Oggi Tempelhof è uno spazio aperto, grande a perdita d’occhio, quanto ben cinquecento campi da calcio. Svariati i tentativi di costruirci qualcosa: per ora resta un vuoto urbano in cui lasciar spaziare lo sguardo fino alla linea dell’orizzonte come quasi mai potrebbe accadere in nessun centro urbano. Per molti abitanti di Berlino è un posto in cui rifugiarsi, piangere, correre o andare in bicicletta ad occhi chiusi.
There is a wall
That runs right through me
Just like the city
I will never be joined
Berlino, aeroporto di Brandeburgo. “C’è un muro/che mi corre dentro/ E come questa città/ sarò sempre divisa”, cantano i Bloc Party nelle cuffiette. Mentre scrivo, con il computer in bilico sulle ginocchia, stretta su una fila di poltroncine, tra viaggiatori in attesa di partire, ingoio quel boccone misto di malinconia e stanchezza che mi porto dietro da ogni viaggio.

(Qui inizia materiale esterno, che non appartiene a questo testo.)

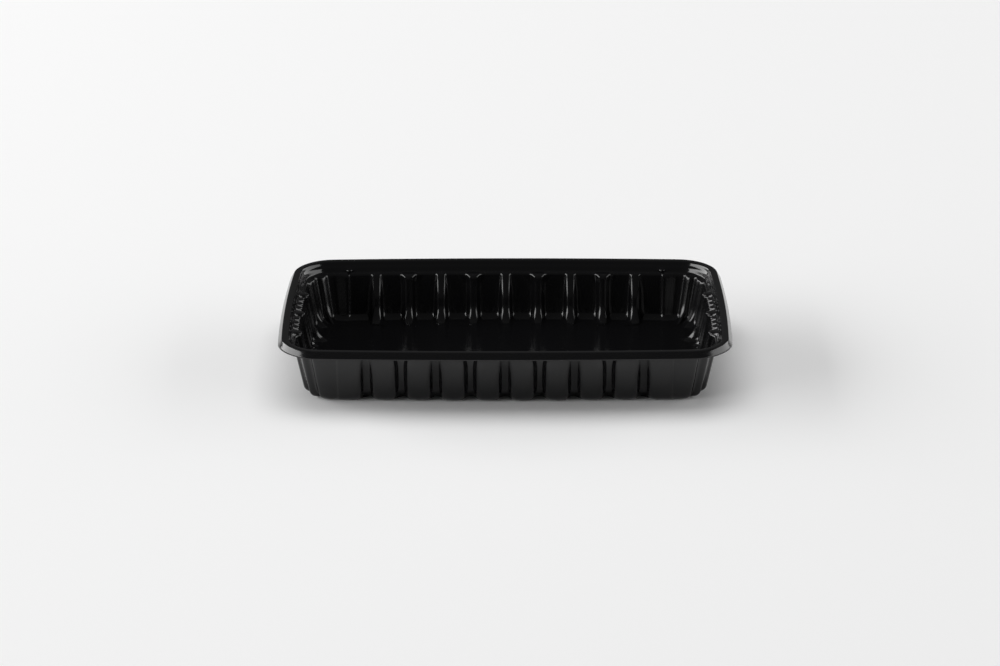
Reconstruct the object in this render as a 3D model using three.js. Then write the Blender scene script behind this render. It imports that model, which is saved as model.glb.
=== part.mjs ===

Ascolto distrattamente stralci di conversazione, qualcuno di noi è preso da una telefonata, altri si ripromettono di rivedersi in un modo o nell’altro e c’è chi non ama gli addii e neppure gli arrivederci. Sorrido dell’espressione assonnata di molti di noi. L’ultima sera, qualcuno è rimasto in piedi fino a tardi a cantare, parlare di viaggi, cammini e degli spaventi presi lungo la strada. L’avventura tra Potsdam e Berlino si è appena conclusa, ma come ogni fine è sempre l’inizio di qualcosa di nuovo.